Des spécialistes fiscaux familiers avec la situation suggèrent que l’erreur s’est probablement produite lorsque l’ARC a traité la dernière déclaration de Robert Thompson, que sa veuve avait déposée en tant qu’exécutrice testamentaire. D’une manière ou d’une autre, l’agence semble avoir confondu le contribuable décédé avec la conjointe survivante effectuant la déclaration en son nom.
“Malheureusement, ces erreurs administratives, bien que rares, peuvent avoir des conséquences catastrophiques pour les personnes concernées,” explique Martin Chen, avocat fiscal du cabinet Burrard Law Group. “Ce qui aggrave la situation, c’est que le fardeau de la preuve incombe entièrement au citoyen pour démontrer qu’il est toujours en vie, ce qui semble particulièrement cruel lorsqu’il est déjà en deuil.”

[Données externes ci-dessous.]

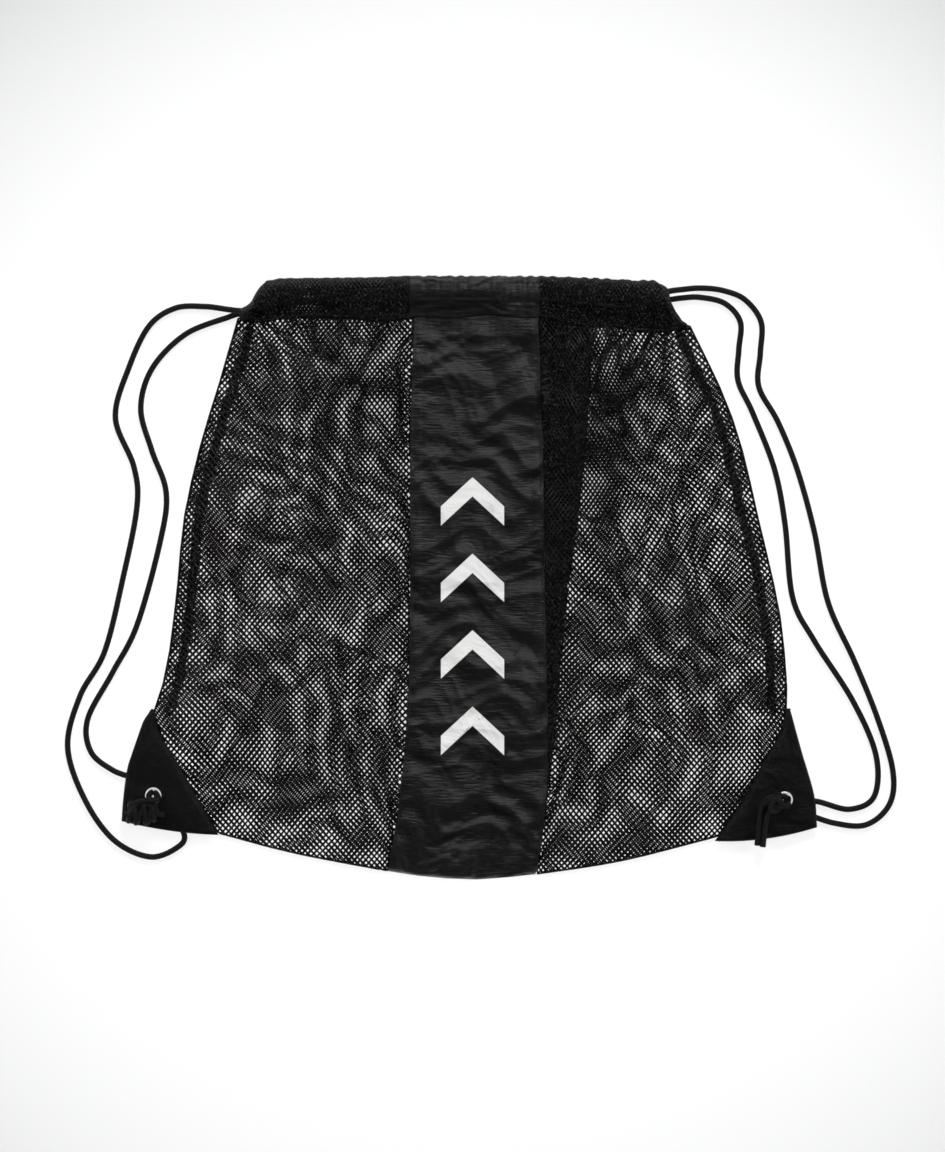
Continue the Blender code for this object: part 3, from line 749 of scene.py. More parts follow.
def make_net(name, cad_node, height, seed, turn):
    """One panel of net over a CAD node."""
    low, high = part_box(cad_node)
    x = np.arange(low.x - NET_SPARE, high.x + NET_SPARE, NET_STEP)
    y = np.arange(low.y - NET_SPARE, high.y + NET_SPARE, NET_STEP)
    s, t = np.meshgrid(x, y)
    down_y, down_x = np.gradient(height(s, t), NET_STEP)
    across = 0.5 if cad_node.endswith("left") else -0.5
    px, py = (
        flat - NET_BUNCH * down + NET_DRIFT * waves(s, t, n, 7, 90 * MM, 190 * MM)
        + NET_TUG * waves(s, t, n + 1, 9, 26 * MM, 80 * MM, across, 1.4)
        for flat, n, down in ((s, seed, down_x), (t, seed + 2, down_y))
    )
    flat = np.dstack([s * NET_TALL + gathering(s, t, name.startswith("front")), t / NET_TALL])
    guide = cloth_guide(name + "_guide", flat, np.dstack([px, py, height(px, py)]))
    edge = edge_object(name + "_edge", on_cloth(spread(closed_line(rim_line(cad_node)), 1.5 * MM), height))
    made = run_tree(name, net_builder, {
        "Cloth": guide, "Plan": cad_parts[cad_node], "Edge": edge,
        "Centre": ((low.x + high.x) / 2 * NET_TALL, (low.y + high.y) / 2 / NET_TALL, 0.0),
        "Span": (high.x - low.x + high.y - low.y) / math.sqrt(2) + 22 * NET_PITCH,
        "Pitch": NET_PITCH, "Turn": turn, "Width": NET_WIDTH, "Thickness": NET_THICK, "Finish": net_finish,
    })
    for helper in (guide, edge):
        bpy.data.objects.remove(helper)
    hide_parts(cad_node)
    return made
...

L’ARC a reconnu l’erreur après que Thompson ait effectué plusieurs visites en personne dans des bureaux gouvernementaux avec des pièces d’identité et des documents notariés confirmant son statut de personne vivante. L’agence a lancé ce qu’elle appelle un “processus de résurrection accéléré” pour rétablir le statut de Thompson dans tous les systèmes gouvernementaux.
“Bien que nous ne puissions pas commenter des situations spécifiques de contribuables en raison des lois sur la protection de la vie privée, l’ARC prend ces questions très au sérieux et dispose de procédures pour traiter ces rares occurrences,” a déclaré un porte-parole de l’ARC dans un courriel. “Nous travaillons continuellement à améliorer nos processus pour prévenir de tels incidents.”
Pour Thompson, la résolution ne peut pas venir assez rapidement. Malgré les promesses de l’ARC, elle rapporte que certains systèmes la montrent toujours comme décédée, et elle continue à lutter pour rétablir son identité auprès de diverses institutions.
“J’ai dû prouver que j’étais vivante aux mêmes organismes gouvernementaux à plusieurs reprises,” a déclaré Thompson. “Ça fait réfléchir sur le nombre de personnes décédées qui continuent erronément à recevoir des prestations s’il est si difficile de prouver qu’on est vraiment vivant.”
Alors que les systèmes fiscaux canadiens deviennent de plus en plus automatisés, ce cas soulève des questions troublantes sur la surveillance administrative. Combien d’autres Canadiens pourraient vivre des “décès bureaucratiques” similaires, et quelles mesures de protection devraient être mises en œuvre pour empêcher les systèmes gouvernementaux d’effacer erronément les vivants?